Single by Monty Python

from the album Monty Python's Contractual Obligation Album
- B-side: "I Bet You They Won't Play This Song on the Radio"; "Finland"
- Released: 3 October 1980
- Genre: Comedy;
- Label: Charisma
- Songwriter(s): Eric Idle;
- Producer(s): Eric Idle Andre Jacquemin

Monty Python singles chronology
| "Brian/Always Look on the Bright Side of Life" (1979) | "I Like Chinese" (1980) | "Galaxy Song" (1983) |

= I Like Chinese =

"I Like Chinese" is a comedic song written and performed by Eric Idle and arranged by John Du Prez. It appears on Monty Python's Contractual Obligation Album from 1980, and was issued as a 7" single in the UK on 3 October 1980. It was later included on the CD Monty Python Sings.

The song has four verses; the first discussing how the world has become a terrible place (due in part to nuclear bombs that can "blow us all sky high"). The song then segues into a jaunty melody in which the singer states that he "likes Chinese". Broadly outlining stereotypes about Chinese people (an example of this is the stereotype that Chinese people are short, in the line "They only come up to your knees"), it also outlines the achievements of China and its people, including Chinese food, maoism, taoism, I Ching, chess (which is actually from ancient India), penjing ("I like their tiny little trees"), Zen, ping pong, yin and yang, and Confucius. Near the end of the song, an erhu starts playing to add more Chinese atmosphere. A high-pitched voice created by sped-up playback and meant to represent a Chinese stereotype joins the chorus as well.

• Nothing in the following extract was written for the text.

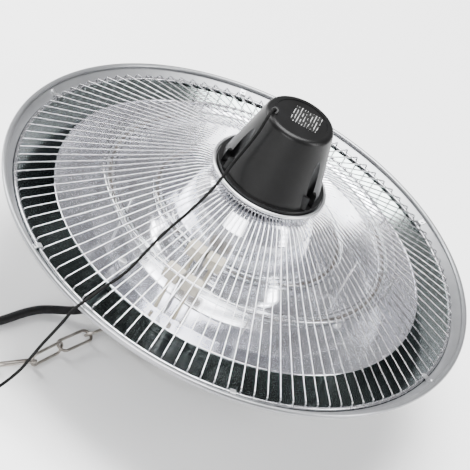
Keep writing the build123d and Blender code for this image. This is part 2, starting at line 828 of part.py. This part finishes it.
with BuildPart() as gate_pin:
    with BuildSketch(hook_plane.offset(-tongue - 1.5)):
        with Locations((gate_pin_x, hook_end_r)):
            Circle(0.9)
    extrude(amount=2 * tongue + 3)
save(gate_pin.part, "gate_pin")

# ---------------------------------------------------------------- mains lead
cap_from = boss_face - boss_length + gland_length - gland_nut_length + 6
with BuildPart() as gland_body:
    with BuildSketch(gland_plane.offset(housing_r - housing_wall - 6)):
        Circle(thread_r)
    extrude(amount=housing_wall + 10)
    with BuildSketch(gland_plane.offset(housing_r + touch)):
        RegularPolygon(gland_r + 1.2, 6)
    extrude(amount=cap_from - housing_r - touch)
save(gland_body.part, "gland_body")

with BuildPart() as gland_lock_nut:
    with BuildSketch(gland_plane.offset(housing_r - housing_wall - 1.2)):
        RegularPolygon(gland_r + 1.5, 6)
        Circle(thread_r + pin_clear, mode=Mode.SUBTRACT)
    extrude(amount=-3)
save(gland_lock_nut.part, "gland_lock_nut")

with BuildPart() as gland_cap:
    with BuildSketch(gland_plane.offset(cap_from + touch)):
        Circle(gland_r)
    extrude(amount=gland_nut_length, taper=9)
    fillet(gland_cap.edges().sort_by(lambda e: e.center().dot(toward(gland_azimuth)))[-1], radius=1.5)
    with BuildSketch(gland_plane.offset(cap_from + gland_nut_length + touch)):
        Circle(lead_r + 0.1)
    extrude(amount=-2, mode=Mode.SUBTRACT)
save(gland_cap.part, "gland_cap")

lead_start = gland_plane.origin + gland_plane.z_dir * (cap_from + gland_nut_length + touch - 2)
lead_points = [
    tuple(lead_start),
    (-67.0, -41.0, 20.2),
    (-78.0, -55.0, 13.6),
    (-90.0, -65.0, 8.4),
    (-104.0, -71.0, 5.1),
    (-116.0, -80.0, 4.0),
    (-126.0, -94.5, 3.8),
    (-133.5, -109.5, 3.8),
    (-142.0, -124.0, 3.8),
    (-150.0, -138.0, 3.9),
    (-158.5, -152.0, 4.2),
]
tail_points = [
    (-254.3, -139.0, 12.3),
    (-254.6, -126.0, 11.2),
    (-253.2, -113.0, 7.6),
    (-251.6, -100.0, 5.0),
    (-250.0, -88.5, 5.4),
]


def cord(points, radius):
    with BuildPart() as tube:
        with BuildLine() as route:
            FilletPolyline(*points, radius=corner_radii(points))
        with BuildSketch(Plane(origin=route.line @ 0, z_dir=route.line % 0)):
            Circle(radius)
        sweep(path=route.line)
    return tube.part


mains_lead = cord(lead_points, lead_r)
report_cord("mains_lead", lead_points, lead_r, mains_lead)
save(mains_lead, "mains_lead")
lead_tail = cord(tail_points, lead_r)
report_cord("lead_tail", tail_points, lead_r, lead_tail)
save(lead_tail, "lead_tail")

coil_mid_r = (coil_outer_r + coil_inner_r) / 2
coil_width = coil_outer_r - coil_inner_r
coil_axis = Plane(origin=(*coil_centre, coil_z + coil_height / 2))
with BuildPart() as lead_coil:
    with BuildSketch(coil_axis * Plane.XZ):
        with Locations((coil_mid_r, 0)):
            RectangleRounded(coil_width, coil_height, lead_r)
    revolve(axis=Axis(coil_axis.origin, (0, 0, 1)))
save(lead_coil.part, "lead_coil")

with BuildPart() as coil_tie:
    with BuildSketch(radial(tie_azimuth, coil_axis.origin)):
        with Locations((coil_mid_r, 0)):
            RectangleRounded(
                coil_width + 2 * tie_sheet + 0.4, coil_height + 2 * tie_sheet + 0.1, lead_r + tie_sheet
            )
            RectangleRounded(coil_width + 0.4, coil_height + 0.1, lead_r, mode=Mode.SUBTRACT)
    extrude(amount=tie_width / 2, both=True)
save(coil_tie.part, "coil_tie")

plug_axis = (toward(plug_heading) + Vector(0, 0, tan(radians(plug_pitch)))).normalized()
plug_plane = Plane(origin=tail_points[-1], x_dir=toward(plug_heading - 90), z_dir=plug_axis)
with BuildPart() as plug_boot:
    with BuildSketch(plug_plane):
        Circle(plug_boot_r)
    with BuildSketch(plug_plane.offset(plug_boot_length)):
        RectangleRounded(22, 17, 6)
    loft()
save(plug_boot.part, "plug_boot")

with BuildPart() as plug_body:
    with BuildSketch(plug_plane.offset(plug_boot_length + touch)):
        Circle(plug_r - 6)
    with BuildSketch(plug_plane.offset(plug_boot_length + touch + 9)):
        Circle(plug_r)
    loft()
    with BuildSketch(plug_plane.offset(plug_boot_length + touch + 9)):
        Circle(plug_r)
        with Locations((0, plug_r), (0, -plug_r)):
            RectangleRounded(7, 5, 1, mode=Mode.SUBTRACT)
    extrude(amount=plug_body_length - 9)
    with BuildSketch(plug_plane.offset(plug_boot_length + touch + plug_body_length)):
        with Locations((pin_pitch / 2, 0), (-pin_pitch / 2, 0)):
            Circle(pin_r + 0.02)
    extrude(amount=-12, mode=Mode.SUBTRACT)
save(plug_body.part, "plug_body")

with BuildPart() as plug_pins:
    with BuildSketch(plug_plane.offset(plug_boot_length + plug_body_length - 11.5)):
        with Locations((pin_pitch / 2, 0), (-pin_pitch / 2, 0)):
            Circle(pin_r)
    extrude(amount=11.5 + pin_length)
    fillet(
        plug_pins.edges().group_by(lambda e: round(e.center().dot(plug_axis), 2))[-1], radius=pin_r - 0.6
    )
save(plug_pins.part, "plug_pins")

with BuildPart() as plug_earth_clips:
    with BuildSketch(plug_plane.offset(plug_boot_length + touch + 10)):
        with Locations((0, plug_r - 1.8), (0, -plug_r + 1.8)):
            Rectangle(4, 1)
    extrude(amount=plug_body_length - 11)
save(plug_earth_clips.part, "plug_earth_clips")

# ---------------------------------------------------------------- pull cord
pull_points = [
    tuple(bushing_at + bushing_dir.normalized() * 1.3),
    (-22.8, -14.5, 251.2),
    (-23.6, -20.4, 251.5),
    (-24.4, -26.4, 247.0),
    (-24.6, -30.2, 238.0),
    (-26.0, -33.0, 227.0),
    (-28.6, -35.5, 213.0),
    (-31.2, -38.6, 200.0),
    (-33.0, -45.6, 190.5),
    (-34.4, -54.8, 186.0),
    (-37.0, -66.0, 181.0),
    (-40.6, -78.0, 174.2),
    (-45.2, -92.0, 167.6),
    (-51.0, -107.0, 160.4),
    (-55.6, -124.0, 152.4),
    (-59.4, -141.0, 144.6),
    (-63.8, -157.0, 137.2),
    (-71.0, -172.0, 131.4),
    (-76.6, -187.0, 127.6),
    (-80.6, -198.0, 125.4),
    (-84.4, -206.6, 120.2),
    (-86.2, -209.4, 110.0),
    (-89.4, -209.0, 95.0),
    (-93.4, -207.4, 77.0),
    (-96.6, -206.2, 58.0),
    (-99.6, -206.6, 42.0),
    (-104.8, -208.6, 28.0),
    (-110.4, -211.4, 16.0),
    (-114.6, -216.4, 6.6),
    (-117.2, -224.6, 2.2),
    (-118.4, -234.0, 1.6),
    (-118.0, -243.0, 2.6),
]
pull_cord = cord(pull_points, cord_r)
report_cord("pull_cord", pull_points, cord_r, pull_cord)
save(pull_cord, "pull_cord")

knob_dir = Vector(0.03, -1, tan(radians(knob_pitch))).normalized()
knob_plane = Plane(origin=pull_points[-1], x_dir=(1, 0, 0), z_dir=knob_dir)
with BuildPart() as pull_knob:
    with BuildSketch(knob_plane):
        Circle(knob_neck_r - 1.3)
    with BuildSketch(knob_plane.offset(6)):
        Circle(knob_neck_r + 0.9)
    with BuildSketch(knob_plane.offset(knob_length - 5)):
        Circle(knob_r)
    with BuildSketch(knob_plane.offset(knob_length)):
        Circle(knob_r - 1.6)
    loft()
save(pull_knob.part, "pull_knob")

for name, pivot in zip(("bail apex", *(f"link {n}" for n in range(1, 7))), pivots):
    print(f"pivot {name}: {pivot.X:.3f} {pivot.Y:.3f} {pivot.Z:.3f}")
for name, point in (
    ("gate pin", hook_plane.from_local_coords((gate_pin_x, hook_end_r, 0))),
    ("gate axis", hook_plane.z_dir),
    ("hook centre", hook_centre),
    ("lever pin", lever_pin),
    ("bushing mouth", bushing_mouth),
    ("lead start", lead_start),
    ("plug face", plug_plane.origin + plug_axis * (plug_boot_length + plug_body_length)),
    ("plug axis", plug_axis),
):
    print(f"{name}: {point.X:.4f} {point.Y:.4f} {point.Z:.4f}")
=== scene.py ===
import bmesh
import bpy
import json
from math import cos, pi, radians, sin
from mathutils import Matrix, Vector


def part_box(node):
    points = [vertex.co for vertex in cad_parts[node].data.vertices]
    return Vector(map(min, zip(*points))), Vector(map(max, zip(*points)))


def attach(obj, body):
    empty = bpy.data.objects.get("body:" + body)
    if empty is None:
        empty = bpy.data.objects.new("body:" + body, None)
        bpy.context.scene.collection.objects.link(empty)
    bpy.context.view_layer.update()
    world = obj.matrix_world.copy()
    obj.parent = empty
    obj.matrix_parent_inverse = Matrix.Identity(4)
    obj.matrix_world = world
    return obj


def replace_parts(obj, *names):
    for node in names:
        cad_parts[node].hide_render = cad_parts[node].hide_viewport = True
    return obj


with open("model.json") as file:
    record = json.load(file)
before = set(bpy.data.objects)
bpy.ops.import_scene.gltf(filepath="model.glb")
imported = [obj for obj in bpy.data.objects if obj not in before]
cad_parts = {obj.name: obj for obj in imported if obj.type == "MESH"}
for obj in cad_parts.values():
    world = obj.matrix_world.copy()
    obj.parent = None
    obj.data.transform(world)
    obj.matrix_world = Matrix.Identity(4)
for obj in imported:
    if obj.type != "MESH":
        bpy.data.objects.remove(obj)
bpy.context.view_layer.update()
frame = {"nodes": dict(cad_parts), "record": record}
nodes = frame["nodes"]
scene = bpy.context.scene

# ------------------------------------------------------------ camera
camera_data = bpy.data.cameras.new("studio_camera")
camera_data.lens = 199.9
camera_data.sensor_width = 36
camera_data.clip_end = 20
camera = bpy.data.objects.new("studio_camera", camera_data)
camera.location = (0, -1.7955, 1.3893)
camera.rotation_euler = (0.88907, -0.40280, 0.30891)
scene.collection.objects.link(camera)
scene.camera = camera


# ------------------------------------------------------------ cords
def cord_curve(name, points, radius):
    """A round cord on one smooth line through the air over its points."""
    data = bpy.data.curves.new(name, "CURVE")
    data.dimensions = "3D"
    line = data.splines.new("NURBS")
    line.points.add(len(points) - 1)
    for point, place in zip(line.points, points):
        point.co = (*place, 1)
    line.order_u = 3
    line.use_endpoint_u = True
    line.resolution_u = 6
    data.bevel_depth = radius
    data.bevel_resolution = 4
    data.use_fill_caps = True
    piece = bpy.data.objects.new(name, data)
    scene.collection.objects.link(piece)
    return piece


def eased(t):
    t = min(max(t, 0), 1)
    return t * t * (3 - 2 * t)


# the lead's coil, with turns counted from where the lead joins it
coil_centre = (-0.2048, -0.1329)
coil_start = radians(-25)
coil_outer_turn = 0.0496
coil_pitch = 0.0076
coil_low = 0.0050
coil_high = 0.0126
coil_length = 5.43          # turns
turns_below = 3             # on the floor, with the rest on top of them
climb_start = 2.62          # where the lead climbs
shift_share = 0.24          # of a turn, for a climb or for a move to the next row
points_per_turn = 16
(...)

The song is sung in English, and the fourth verse contains lyrics in Mandarin.

The version appearing on the Monty Python Live (Mostly) stage show includes an accompaniment of dancers in Chinese costumes, and has additional lyrics, for example referring to the Chinese as "still a little communese".

In Australia, the tune with modified lyrics is used in television advertisements by electrical retailer Bing Lee (as "I like Bing Lee").